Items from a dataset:
::::::::::
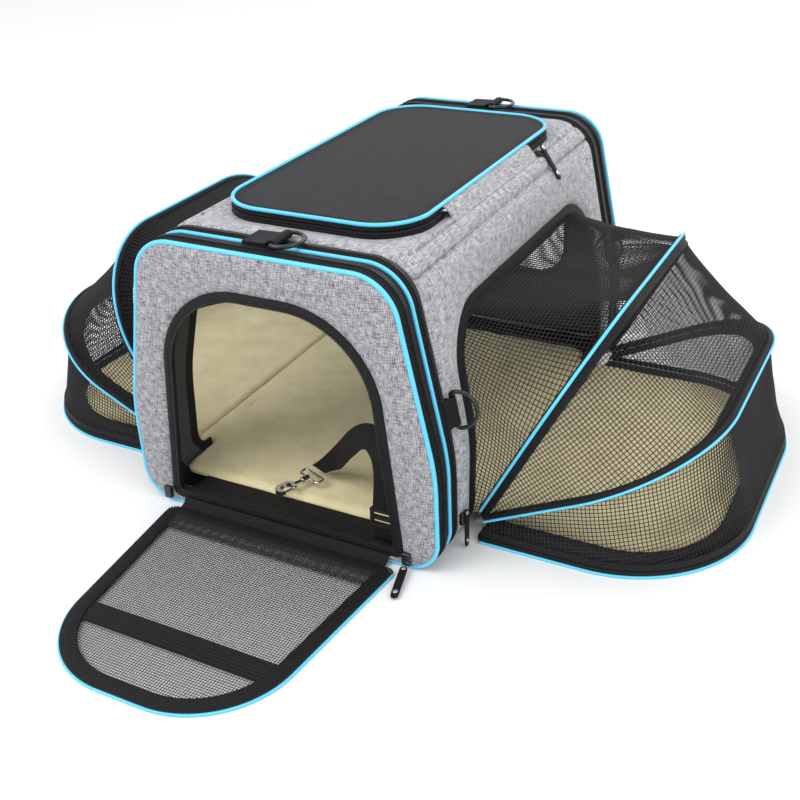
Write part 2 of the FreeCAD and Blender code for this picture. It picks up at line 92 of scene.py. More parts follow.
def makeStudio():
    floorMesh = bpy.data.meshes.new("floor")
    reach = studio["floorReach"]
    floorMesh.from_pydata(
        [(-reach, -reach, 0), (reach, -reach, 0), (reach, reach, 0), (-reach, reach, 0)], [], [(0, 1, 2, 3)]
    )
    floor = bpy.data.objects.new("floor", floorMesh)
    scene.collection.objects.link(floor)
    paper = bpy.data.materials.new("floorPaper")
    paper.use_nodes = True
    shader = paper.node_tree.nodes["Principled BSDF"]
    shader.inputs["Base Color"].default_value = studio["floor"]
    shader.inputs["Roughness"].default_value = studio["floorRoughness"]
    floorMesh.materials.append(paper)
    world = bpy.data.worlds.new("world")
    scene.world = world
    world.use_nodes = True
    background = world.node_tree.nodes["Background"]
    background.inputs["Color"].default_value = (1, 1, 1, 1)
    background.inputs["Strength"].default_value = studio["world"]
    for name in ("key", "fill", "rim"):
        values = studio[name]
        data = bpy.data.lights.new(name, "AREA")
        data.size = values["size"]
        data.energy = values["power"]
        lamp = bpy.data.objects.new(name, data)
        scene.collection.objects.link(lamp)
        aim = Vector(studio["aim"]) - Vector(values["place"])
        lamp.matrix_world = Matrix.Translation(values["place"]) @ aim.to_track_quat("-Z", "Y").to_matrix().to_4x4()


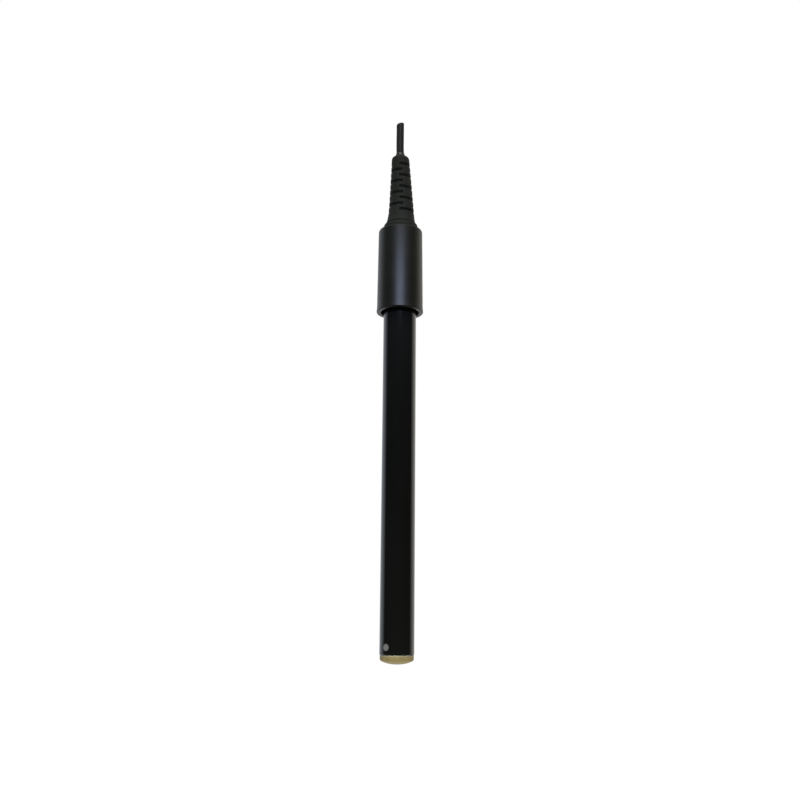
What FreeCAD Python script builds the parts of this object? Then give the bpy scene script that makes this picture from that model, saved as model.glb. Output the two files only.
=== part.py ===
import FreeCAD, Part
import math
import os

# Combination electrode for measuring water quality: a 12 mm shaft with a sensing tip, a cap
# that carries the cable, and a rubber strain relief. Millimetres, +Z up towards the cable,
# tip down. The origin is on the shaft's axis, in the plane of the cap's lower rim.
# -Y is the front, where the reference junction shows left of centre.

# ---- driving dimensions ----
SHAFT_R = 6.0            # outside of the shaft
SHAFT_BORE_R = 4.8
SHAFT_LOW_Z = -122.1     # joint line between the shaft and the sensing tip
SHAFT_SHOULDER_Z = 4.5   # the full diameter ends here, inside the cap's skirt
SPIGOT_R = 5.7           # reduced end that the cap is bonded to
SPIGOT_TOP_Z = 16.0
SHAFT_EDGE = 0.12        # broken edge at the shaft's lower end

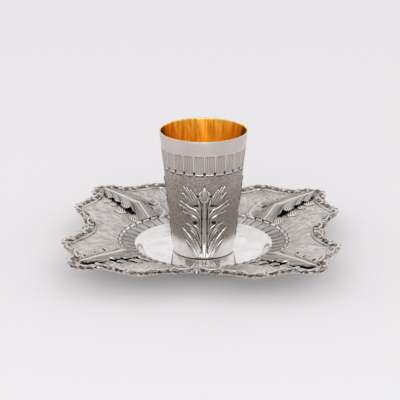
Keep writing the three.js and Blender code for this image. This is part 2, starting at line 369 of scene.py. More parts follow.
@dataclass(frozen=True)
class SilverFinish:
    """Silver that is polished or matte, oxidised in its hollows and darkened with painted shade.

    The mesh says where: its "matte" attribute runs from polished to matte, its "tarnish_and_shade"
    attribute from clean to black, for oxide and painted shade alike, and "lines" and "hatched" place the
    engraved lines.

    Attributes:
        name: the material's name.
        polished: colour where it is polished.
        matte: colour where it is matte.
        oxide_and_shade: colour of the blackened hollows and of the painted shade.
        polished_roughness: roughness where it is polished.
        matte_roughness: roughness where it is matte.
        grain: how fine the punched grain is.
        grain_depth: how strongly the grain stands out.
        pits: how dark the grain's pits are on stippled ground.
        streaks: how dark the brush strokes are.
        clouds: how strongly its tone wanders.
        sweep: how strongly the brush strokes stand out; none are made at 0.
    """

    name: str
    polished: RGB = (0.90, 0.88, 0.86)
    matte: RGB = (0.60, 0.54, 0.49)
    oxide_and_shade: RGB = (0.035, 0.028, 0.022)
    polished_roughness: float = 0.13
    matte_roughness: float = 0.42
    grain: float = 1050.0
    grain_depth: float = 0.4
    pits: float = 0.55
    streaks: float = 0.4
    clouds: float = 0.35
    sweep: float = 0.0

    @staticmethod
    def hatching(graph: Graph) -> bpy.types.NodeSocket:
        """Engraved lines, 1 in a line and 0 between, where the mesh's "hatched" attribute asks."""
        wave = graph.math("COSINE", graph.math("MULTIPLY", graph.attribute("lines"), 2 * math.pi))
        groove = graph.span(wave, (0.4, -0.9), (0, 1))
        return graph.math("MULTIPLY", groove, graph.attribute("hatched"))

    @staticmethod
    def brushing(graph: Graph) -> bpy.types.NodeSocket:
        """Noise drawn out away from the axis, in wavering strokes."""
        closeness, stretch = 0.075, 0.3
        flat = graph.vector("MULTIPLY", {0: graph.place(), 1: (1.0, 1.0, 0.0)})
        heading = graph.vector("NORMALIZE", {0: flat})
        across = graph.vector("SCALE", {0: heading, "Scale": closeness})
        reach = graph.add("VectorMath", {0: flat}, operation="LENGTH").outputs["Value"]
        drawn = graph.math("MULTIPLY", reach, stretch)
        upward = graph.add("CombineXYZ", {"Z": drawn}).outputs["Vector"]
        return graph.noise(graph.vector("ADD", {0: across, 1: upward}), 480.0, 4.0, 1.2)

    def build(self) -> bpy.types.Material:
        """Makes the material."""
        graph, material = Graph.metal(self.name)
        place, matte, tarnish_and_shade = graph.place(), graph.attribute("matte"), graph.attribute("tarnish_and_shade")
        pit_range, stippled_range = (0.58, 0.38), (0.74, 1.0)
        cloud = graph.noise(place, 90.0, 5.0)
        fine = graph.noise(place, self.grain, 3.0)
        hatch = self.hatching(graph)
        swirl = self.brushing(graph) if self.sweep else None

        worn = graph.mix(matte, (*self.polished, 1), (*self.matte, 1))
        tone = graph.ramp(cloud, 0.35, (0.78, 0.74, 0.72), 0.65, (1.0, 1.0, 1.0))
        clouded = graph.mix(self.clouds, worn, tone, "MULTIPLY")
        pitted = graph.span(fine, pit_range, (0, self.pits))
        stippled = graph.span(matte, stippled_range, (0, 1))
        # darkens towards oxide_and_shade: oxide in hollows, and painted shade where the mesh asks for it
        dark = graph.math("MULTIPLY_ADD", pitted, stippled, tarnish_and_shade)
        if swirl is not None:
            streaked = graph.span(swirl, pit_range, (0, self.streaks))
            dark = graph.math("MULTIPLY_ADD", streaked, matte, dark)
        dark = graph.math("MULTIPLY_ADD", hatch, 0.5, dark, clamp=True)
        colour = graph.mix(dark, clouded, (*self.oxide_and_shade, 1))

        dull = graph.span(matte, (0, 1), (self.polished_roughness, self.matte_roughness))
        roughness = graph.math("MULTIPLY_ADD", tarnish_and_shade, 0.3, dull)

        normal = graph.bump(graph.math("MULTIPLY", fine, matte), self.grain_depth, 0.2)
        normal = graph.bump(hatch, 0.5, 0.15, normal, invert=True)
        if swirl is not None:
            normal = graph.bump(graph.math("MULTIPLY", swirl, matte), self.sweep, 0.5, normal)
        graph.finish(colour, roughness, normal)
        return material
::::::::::
What is asked:
Extract all of the data shown above and repeat it verbatim.

Task solution:
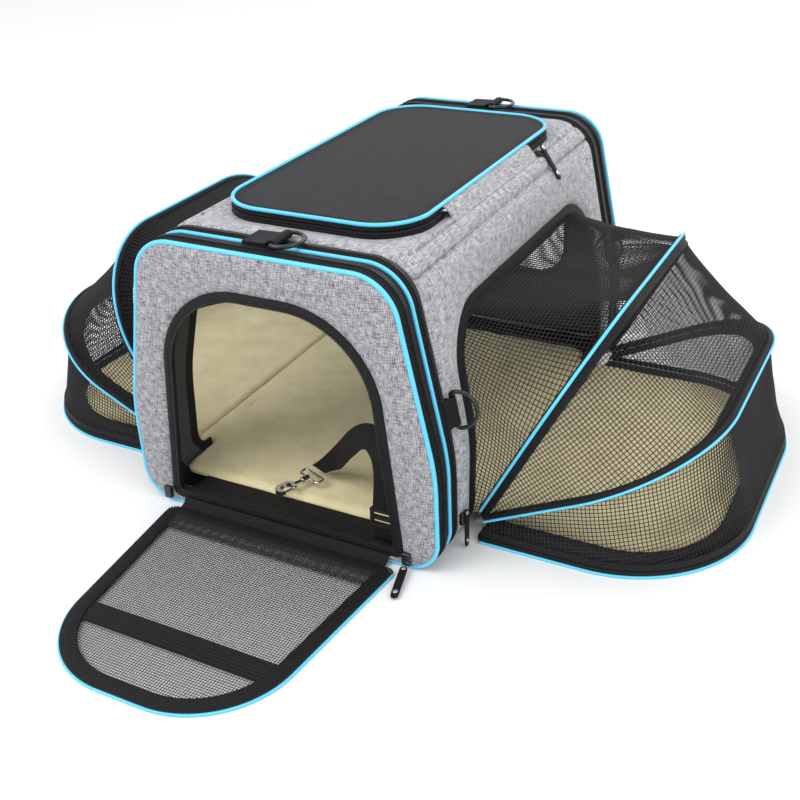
Write part 2 of the FreeCAD and Blender code for this picture. It picks up at line 92 of scene.py. More parts follow.
def makeStudio():
    floorMesh = bpy.data.meshes.new("floor")
    reach = studio["floorReach"]
    floorMesh.from_pydata(
        [(-reach, -reach, 0), (reach, -reach, 0), (reach, reach, 0), (-reach, reach, 0)], [], [(0, 1, 2, 3)]
    )
    floor = bpy.data.objects.new("floor", floorMesh)
    scene.collection.objects.link(floor)
    paper = bpy.data.materials.new("floorPaper")
    paper.use_nodes = True
    shader = paper.node_tree.nodes["Principled BSDF"]
    shader.inputs["Base Color"].default_value = studio["floor"]
    shader.inputs["Roughness"].default_value = studio["floorRoughness"]
    floorMesh.materials.append(paper)
    world = bpy.data.worlds.new("world")
    scene.world = world
    world.use_nodes = True
    background = world.node_tree.nodes["Background"]
    background.inputs["Color"].default_value = (1, 1, 1, 1)
    background.inputs["Strength"].default_value = studio["world"]
    for name in ("key", "fill", "rim"):
        values = studio[name]
        data = bpy.data.lights.new(name, "AREA")
        data.size = values["size"]
        data.energy = values["power"]
        lamp = bpy.data.objects.new(name, data)
        scene.collection.objects.link(lamp)
        aim = Vector(studio["aim"]) - Vector(values["place"])
        lamp.matrix_world = Matrix.Translation(values["place"]) @ aim.to_track_quat("-Z", "Y").to_matrix().to_4x4()


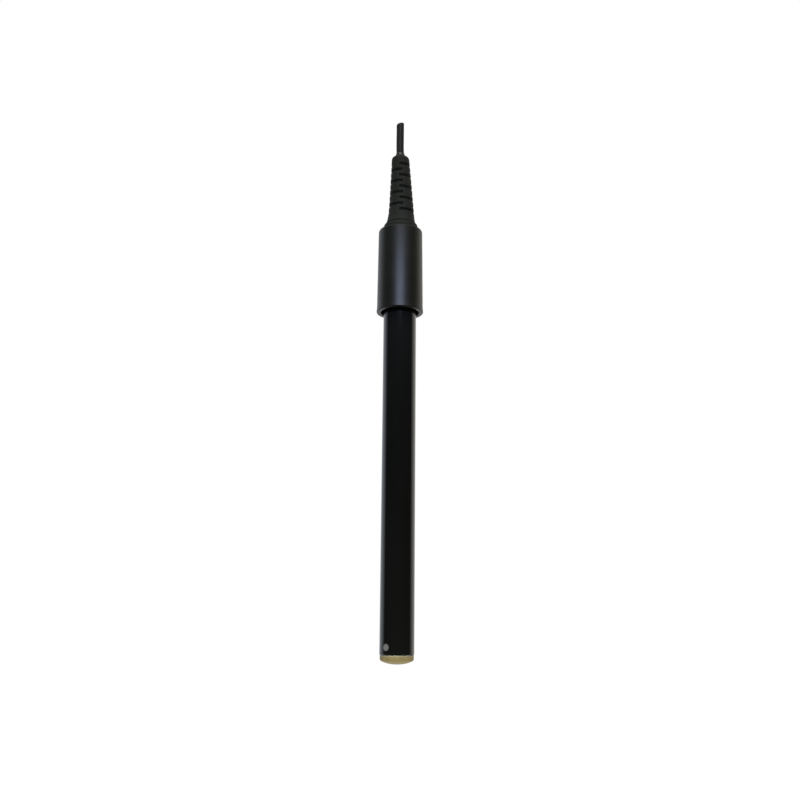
What FreeCAD Python script builds the parts of this object? Then give the bpy scene script that makes this picture from that model, saved as model.glb. Output the two files only.
=== part.py ===
import FreeCAD, Part
import math
import os

# Combination electrode for measuring water quality: a 12 mm shaft with a sensing tip, a cap
# that carries the cable, and a rubber strain relief. Millimetres, +Z up towards the cable,
# tip down. The origin is on the shaft's axis, in the plane of the cap's lower rim.
# -Y is the front, where the reference junction shows left of centre.

# ---- driving dimensions ----
SHAFT_R = 6.0            # outside of the shaft
SHAFT_BORE_R = 4.8
SHAFT_LOW_Z = -122.1     # joint line between the shaft and the sensing tip
SHAFT_SHOULDER_Z = 4.5   # the full diameter ends here, inside the cap's skirt
SPIGOT_R = 5.7           # reduced end that the cap is bonded to
SPIGOT_TOP_Z = 16.0
SHAFT_EDGE = 0.12        # broken edge at the shaft's lower end

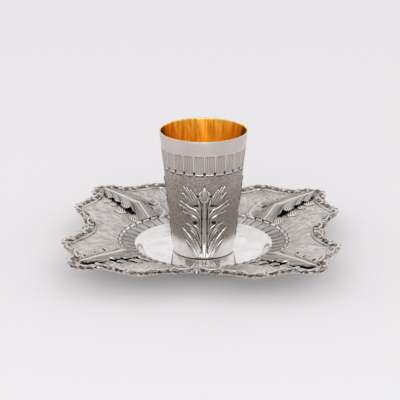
Keep writing the three.js and Blender code for this image. This is part 2, starting at line 369 of scene.py. More parts follow.
@dataclass(frozen=True)
class SilverFinish:
    """Silver that is polished or matte, oxidised in its hollows and darkened with painted shade.

    The mesh says where: its "matte" attribute runs from polished to matte, its "tarnish_and_shade"
    attribute from clean to black, for oxide and painted shade alike, and "lines" and "hatched" place the
    engraved lines.

    Attributes:
        name: the material's name.
        polished: colour where it is polished.
        matte: colour where it is matte.
        oxide_and_shade: colour of the blackened hollows and of the painted shade.
        polished_roughness: roughness where it is polished.
        matte_roughness: roughness where it is matte.
        grain: how fine the punched grain is.
        grain_depth: how strongly the grain stands out.
        pits: how dark the grain's pits are on stippled ground.
        streaks: how dark the brush strokes are.
        clouds: how strongly its tone wanders.
        sweep: how strongly the brush strokes stand out; none are made at 0.
    """

    name: str
    polished: RGB = (0.90, 0.88, 0.86)
    matte: RGB = (0.60, 0.54, 0.49)
    oxide_and_shade: RGB = (0.035, 0.028, 0.022)
    polished_roughness: float = 0.13
    matte_roughness: float = 0.42
    grain: float = 1050.0
    grain_depth: float = 0.4
    pits: float = 0.55
    streaks: float = 0.4
    clouds: float = 0.35
    sweep: float = 0.0

    @staticmethod
    def hatching(graph: Graph) -> bpy.types.NodeSocket:
        """Engraved lines, 1 in a line and 0 between, where the mesh's "hatched" attribute asks."""
        wave = graph.math("COSINE", graph.math("MULTIPLY", graph.attribute("lines"), 2 * math.pi))
        groove = graph.span(wave, (0.4, -0.9), (0, 1))
        return graph.math("MULTIPLY", groove, graph.attribute("hatched"))

    @staticmethod
    def brushing(graph: Graph) -> bpy.types.NodeSocket:
        """Noise drawn out away from the axis, in wavering strokes."""
        closeness, stretch = 0.075, 0.3
        flat = graph.vector("MULTIPLY", {0: graph.place(), 1: (1.0, 1.0, 0.0)})
        heading = graph.vector("NORMALIZE", {0: flat})
        across = graph.vector("SCALE", {0: heading, "Scale": closeness})
        reach = graph.add("VectorMath", {0: flat}, operation="LENGTH").outputs["Value"]
        drawn = graph.math("MULTIPLY", reach, stretch)
        upward = graph.add("CombineXYZ", {"Z": drawn}).outputs["Vector"]
        return graph.noise(graph.vector("ADD", {0: across, 1: upward}), 480.0, 4.0, 1.2)

    def build(self) -> bpy.types.Material:
        """Makes the material."""
        graph, material = Graph.metal(self.name)
        place, matte, tarnish_and_shade = graph.place(), graph.attribute("matte"), graph.attribute("tarnish_and_shade")
        pit_range, stippled_range = (0.58, 0.38), (0.74, 1.0)
        cloud = graph.noise(place, 90.0, 5.0)
        fine = graph.noise(place, self.grain, 3.0)
        hatch = self.hatching(graph)
        swirl = self.brushing(graph) if self.sweep else None

        worn = graph.mix(matte, (*self.polished, 1), (*self.matte, 1))
        tone = graph.ramp(cloud, 0.35, (0.78, 0.74, 0.72), 0.65, (1.0, 1.0, 1.0))
        clouded = graph.mix(self.clouds, worn, tone, "MULTIPLY")
        pitted = graph.span(fine, pit_range, (0, self.pits))
        stippled = graph.span(matte, stippled_range, (0, 1))
        # darkens towards oxide_and_shade: oxide in hollows, and painted shade where the mesh asks for it
        dark = graph.math("MULTIPLY_ADD", pitted, stippled, tarnish_and_shade)
        if swirl is not None:
            streaked = graph.span(swirl, pit_range, (0, self.streaks))
            dark = graph.math("MULTIPLY_ADD", streaked, matte, dark)
        dark = graph.math("MULTIPLY_ADD", hatch, 0.5, dark, clamp=True)
        colour = graph.mix(dark, clouded, (*self.oxide_and_shade, 1))

        dull = graph.span(matte, (0, 1), (self.polished_roughness, self.matte_roughness))
        roughness = graph.math("MULTIPLY_ADD", tarnish_and_shade, 0.3, dull)

        normal = graph.bump(graph.math("MULTIPLY", fine, matte), self.grain_depth, 0.2)
        normal = graph.bump(hatch, 0.5, 0.15, normal, invert=True)
        if swirl is not None:
            normal = graph.bump(graph.math("MULTIPLY", swirl, matte), self.sweep, 0.5, normal)
        graph.finish(colour, roughness, normal)
        return material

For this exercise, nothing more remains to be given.